### Some records
==*==

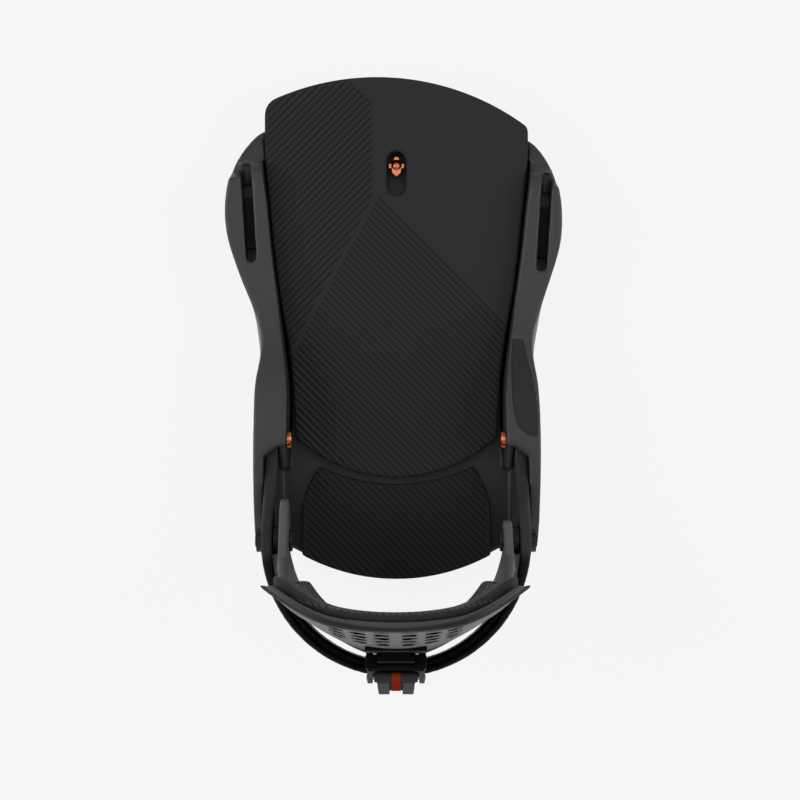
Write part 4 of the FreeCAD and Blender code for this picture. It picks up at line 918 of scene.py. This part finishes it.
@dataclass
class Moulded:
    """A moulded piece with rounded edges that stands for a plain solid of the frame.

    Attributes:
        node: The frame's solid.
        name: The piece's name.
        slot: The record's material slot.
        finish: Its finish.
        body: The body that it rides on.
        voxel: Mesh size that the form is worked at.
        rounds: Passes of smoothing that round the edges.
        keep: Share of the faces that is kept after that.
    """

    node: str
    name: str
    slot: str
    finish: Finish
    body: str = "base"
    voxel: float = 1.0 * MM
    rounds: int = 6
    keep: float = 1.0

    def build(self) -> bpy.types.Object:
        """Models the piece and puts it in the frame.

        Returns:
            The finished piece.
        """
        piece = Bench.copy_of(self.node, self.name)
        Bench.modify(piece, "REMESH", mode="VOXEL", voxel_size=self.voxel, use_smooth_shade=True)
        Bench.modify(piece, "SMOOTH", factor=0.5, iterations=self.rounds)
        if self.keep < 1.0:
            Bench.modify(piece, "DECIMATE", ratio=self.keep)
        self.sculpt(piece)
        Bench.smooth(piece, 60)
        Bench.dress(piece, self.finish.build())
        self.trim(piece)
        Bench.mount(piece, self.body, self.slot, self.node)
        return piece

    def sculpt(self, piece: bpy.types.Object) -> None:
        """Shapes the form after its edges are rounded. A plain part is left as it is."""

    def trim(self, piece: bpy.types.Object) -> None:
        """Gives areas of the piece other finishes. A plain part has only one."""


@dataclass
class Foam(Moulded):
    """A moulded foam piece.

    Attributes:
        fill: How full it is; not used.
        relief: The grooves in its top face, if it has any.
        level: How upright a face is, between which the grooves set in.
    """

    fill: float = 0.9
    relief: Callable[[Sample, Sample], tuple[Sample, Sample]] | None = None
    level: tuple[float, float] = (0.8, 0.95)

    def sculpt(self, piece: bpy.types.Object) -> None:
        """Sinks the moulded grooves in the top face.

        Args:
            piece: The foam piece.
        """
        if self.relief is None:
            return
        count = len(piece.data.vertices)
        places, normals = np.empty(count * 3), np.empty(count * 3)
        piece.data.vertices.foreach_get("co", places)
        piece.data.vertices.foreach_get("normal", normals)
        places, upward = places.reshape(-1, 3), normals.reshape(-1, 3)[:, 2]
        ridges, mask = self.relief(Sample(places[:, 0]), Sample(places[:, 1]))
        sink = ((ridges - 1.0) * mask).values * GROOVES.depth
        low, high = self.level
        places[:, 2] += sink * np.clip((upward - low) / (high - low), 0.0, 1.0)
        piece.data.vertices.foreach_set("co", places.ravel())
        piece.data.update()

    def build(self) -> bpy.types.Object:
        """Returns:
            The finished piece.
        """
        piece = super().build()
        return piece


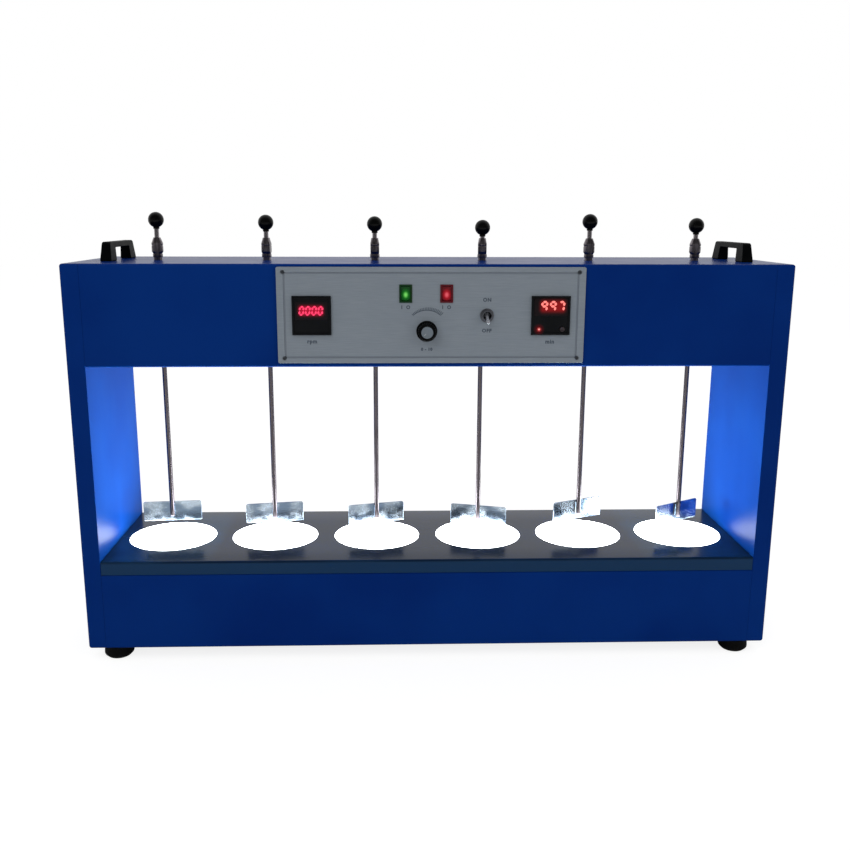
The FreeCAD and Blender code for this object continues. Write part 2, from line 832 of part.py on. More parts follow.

==*==

### OBJECTIVE
Repeat the records exactly, including every line.

### PROBLEM SOLUTION
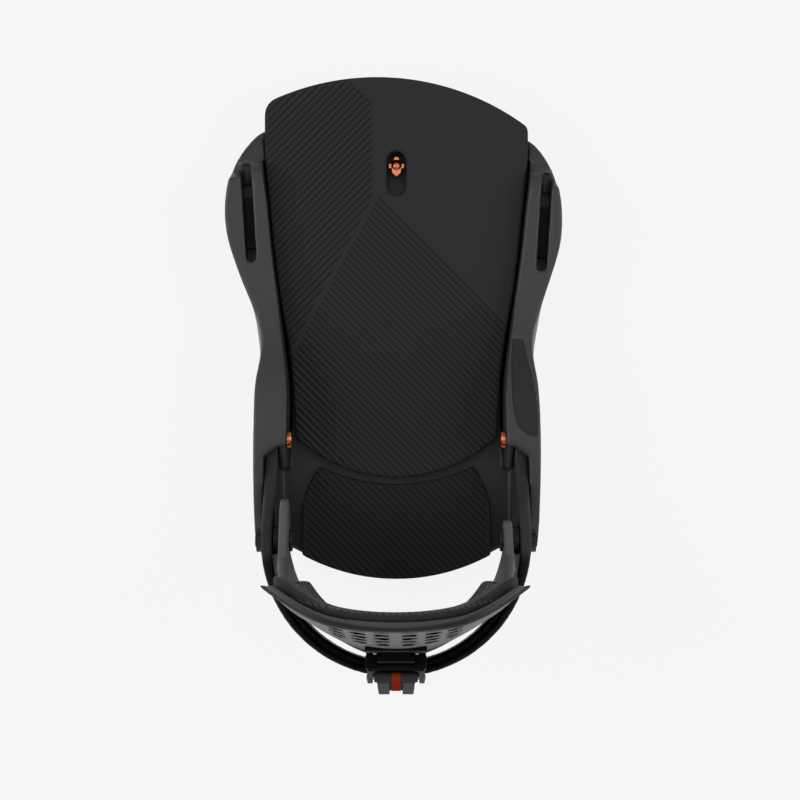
Write part 4 of the FreeCAD and Blender code for this picture. It picks up at line 918 of scene.py. This part finishes it.
@dataclass
class Moulded:
    """A moulded piece with rounded edges that stands for a plain solid of the frame.

    Attributes:
        node: The frame's solid.
        name: The piece's name.
        slot: The record's material slot.
        finish: Its finish.
        body: The body that it rides on.
        voxel: Mesh size that the form is worked at.
        rounds: Passes of smoothing that round the edges.
        keep: Share of the faces that is kept after that.
    """

    node: str
    name: str
    slot: str
    finish: Finish
    body: str = "base"
    voxel: float = 1.0 * MM
    rounds: int = 6
    keep: float = 1.0

    def build(self) -> bpy.types.Object:
        """Models the piece and puts it in the frame.

        Returns:
            The finished piece.
        """
        piece = Bench.copy_of(self.node, self.name)
        Bench.modify(piece, "REMESH", mode="VOXEL", voxel_size=self.voxel, use_smooth_shade=True)
        Bench.modify(piece, "SMOOTH", factor=0.5, iterations=self.rounds)
        if self.keep < 1.0:
            Bench.modify(piece, "DECIMATE", ratio=self.keep)
        self.sculpt(piece)
        Bench.smooth(piece, 60)
        Bench.dress(piece, self.finish.build())
        self.trim(piece)
        Bench.mount(piece, self.body, self.slot, self.node)
        return piece

    def sculpt(self, piece: bpy.types.Object) -> None:
        """Shapes the form after its edges are rounded. A plain part is left as it is."""

    def trim(self, piece: bpy.types.Object) -> None:
        """Gives areas of the piece other finishes. A plain part has only one."""


@dataclass
class Foam(Moulded):
    """A moulded foam piece.

    Attributes:
        fill: How full it is; not used.
        relief: The grooves in its top face, if it has any.
        level: How upright a face is, between which the grooves set in.
    """

    fill: float = 0.9
    relief: Callable[[Sample, Sample], tuple[Sample, Sample]] | None = None
    level: tuple[float, float] = (0.8, 0.95)

    def sculpt(self, piece: bpy.types.Object) -> None:
        """Sinks the moulded grooves in the top face.

        Args:
            piece: The foam piece.
        """
        if self.relief is None:
            return
        count = len(piece.data.vertices)
        places, normals = np.empty(count * 3), np.empty(count * 3)
        piece.data.vertices.foreach_get("co", places)
        piece.data.vertices.foreach_get("normal", normals)
        places, upward = places.reshape(-1, 3), normals.reshape(-1, 3)[:, 2]
        ridges, mask = self.relief(Sample(places[:, 0]), Sample(places[:, 1]))
        sink = ((ridges - 1.0) * mask).values * GROOVES.depth
        low, high = self.level
        places[:, 2] += sink * np.clip((upward - low) / (high - low), 0.0, 1.0)
        piece.data.vertices.foreach_set("co", places.ravel())
        piece.data.update()

    def build(self) -> bpy.types.Object:
        """Returns:
            The finished piece.
        """
        piece = super().build()
        return piece


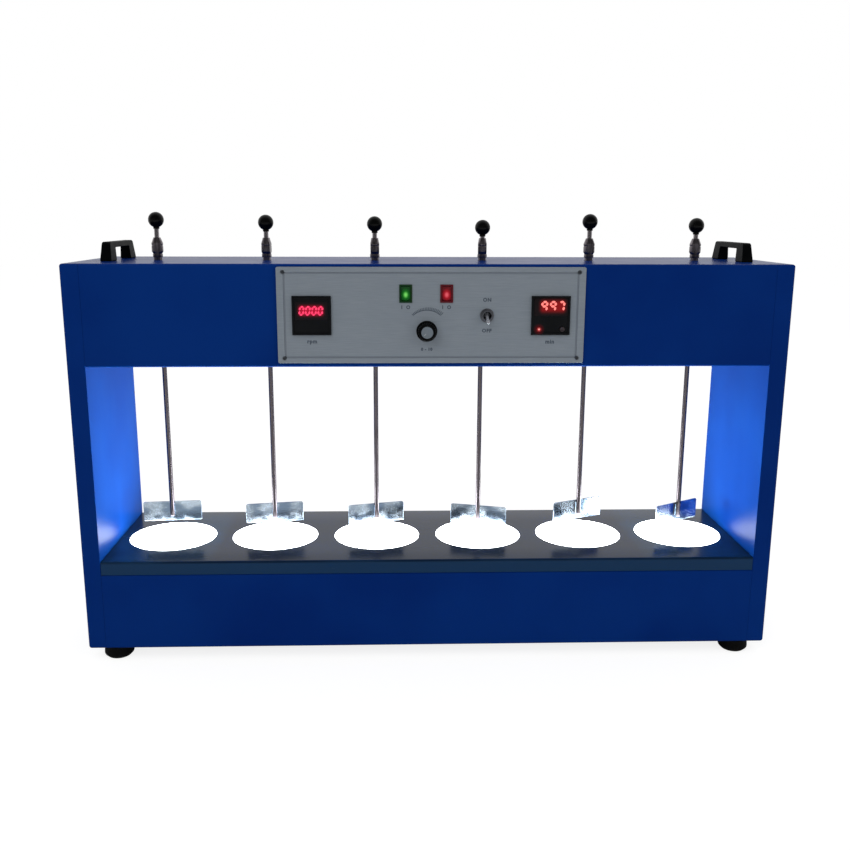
The FreeCAD and Blender code for this object continues. Write part 2, from line 832 of part.py on. More parts follow.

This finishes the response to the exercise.